> _SUPPLIED DATA_:

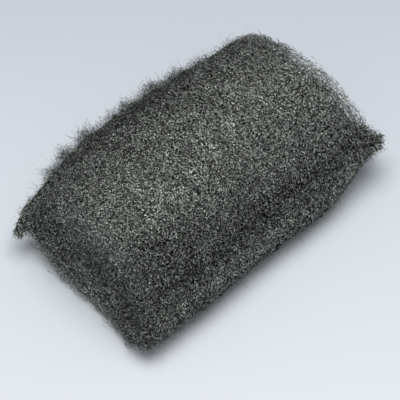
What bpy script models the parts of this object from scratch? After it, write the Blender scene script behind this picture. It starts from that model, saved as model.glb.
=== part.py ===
"""Steel wool pad: one batt of fine steel wool, wound into a roll and pressed to a pillow.

Units are metres and +Z is up. The roll's axis runs along X. The free end of the batt is the
lap on the front (-Y) side, and the pad lies on its flat underside at Z = 0.
"""

import math

import bpy
import numpy as np

# Size of the pressed pad at mid-length and mid-width
PAD_LENGTH = 0.112
PAD_WIDTH = 0.0645
PAD_HEIGHT = 0.0380

# How the batt is wound
TURNS = 2.86
TURN_GAP = 0.0004
CORE_OPENING = 0.0012        # height of the slot left at the middle of the roll
CORE_REACH = 0.10            # share of the half width over which it is pressed this low
LAP_ANGLE = 192.0            # degrees from +Y, over the top, to the free end on the front
FLAT_PRESS = 0.0011          # the underside is pressed flat by this much
FEATHER_LENGTH = 0.0180      # the free end and the wound-in end thin out over this
FEATHER_SHARE = 0.60         # of the batt's thickness left before the end is rounded off
EDGE_ROUNDING = 0.0032       # width of the rounding at the torn edges of the batt
EDGE_SHARE = 0.42            # of the thickness left at the very edge
LAP_CORNER = 0.0060          # radius of the batt's corners at its free end

# How far the layers stand back from the full length at the two ends of the roll
CROWN_FROM = 0.20            # share of the height where the crown's set-back begins
CROWN_SET_BACK_LEFT = 0.0055
CROWN_SET_BACK_RIGHT = 0.0036
CORE_SET_BACK = 0.0070
RAGGED_EDGE = 0.0010         # wander of the torn side edges, in and out
RAGGED_WAVES = ((3.0, 1.1, 0.45), (7.0, 2.3, 0.30), (11.0, 0.7, 0.25))

# Ends of the pad: share of the height lost there, and the level they are squeezed towards
END_SQUEEZE = 0.25
END_SQUEEZE_POWER = 5        # how late along the pad the squeeze sets in
END_SQUEEZE_LEVEL = 0.0080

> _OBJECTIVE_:
Your task is to quote all of the data word for word.

> _ANSWER TO THE EXERCISE_:
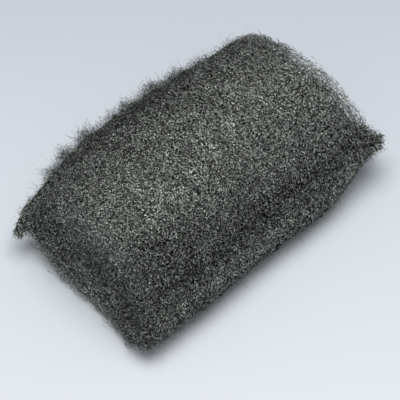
What bpy script models the parts of this object from scratch? After it, write the Blender scene script behind this picture. It starts from that model, saved as model.glb.
=== part.py ===
"""Steel wool pad: one batt of fine steel wool, wound into a roll and pressed to a pillow.

Units are metres and +Z is up. The roll's axis runs along X. The free end of the batt is the
lap on the front (-Y) side, and the pad lies on its flat underside at Z = 0.
"""

import math

import bpy
import numpy as np

# Size of the pressed pad at mid-length and mid-width
PAD_LENGTH = 0.112
PAD_WIDTH = 0.0645
PAD_HEIGHT = 0.0380

# How the batt is wound
TURNS = 2.86
TURN_GAP = 0.0004
CORE_OPENING = 0.0012        # height of the slot left at the middle of the roll
CORE_REACH = 0.10            # share of the half width over which it is pressed this low
LAP_ANGLE = 192.0            # degrees from +Y, over the top, to the free end on the front
FLAT_PRESS = 0.0011          # the underside is pressed flat by this much
FEATHER_LENGTH = 0.0180      # the free end and the wound-in end thin out over this
FEATHER_SHARE = 0.60         # of the batt's thickness left before the end is rounded off
EDGE_ROUNDING = 0.0032       # width of the rounding at the torn edges of the batt
EDGE_SHARE = 0.42            # of the thickness left at the very edge
LAP_CORNER = 0.0060          # radius of the batt's corners at its free end

# How far the layers stand back from the full length at the two ends of the roll
CROWN_FROM = 0.20            # share of the height where the crown's set-back begins
CROWN_SET_BACK_LEFT = 0.0055
CROWN_SET_BACK_RIGHT = 0.0036
CORE_SET_BACK = 0.0070
RAGGED_EDGE = 0.0010         # wander of the torn side edges, in and out
RAGGED_WAVES = ((3.0, 1.1, 0.45), (7.0, 2.3, 0.30), (11.0, 0.7, 0.25))

# Ends of the pad: share of the height lost there, and the level they are squeezed towards
END_SQUEEZE = 0.25
END_SQUEEZE_POWER = 5        # how late along the pad the squeeze sets in
END_SQUEEZE_LEVEL = 0.0080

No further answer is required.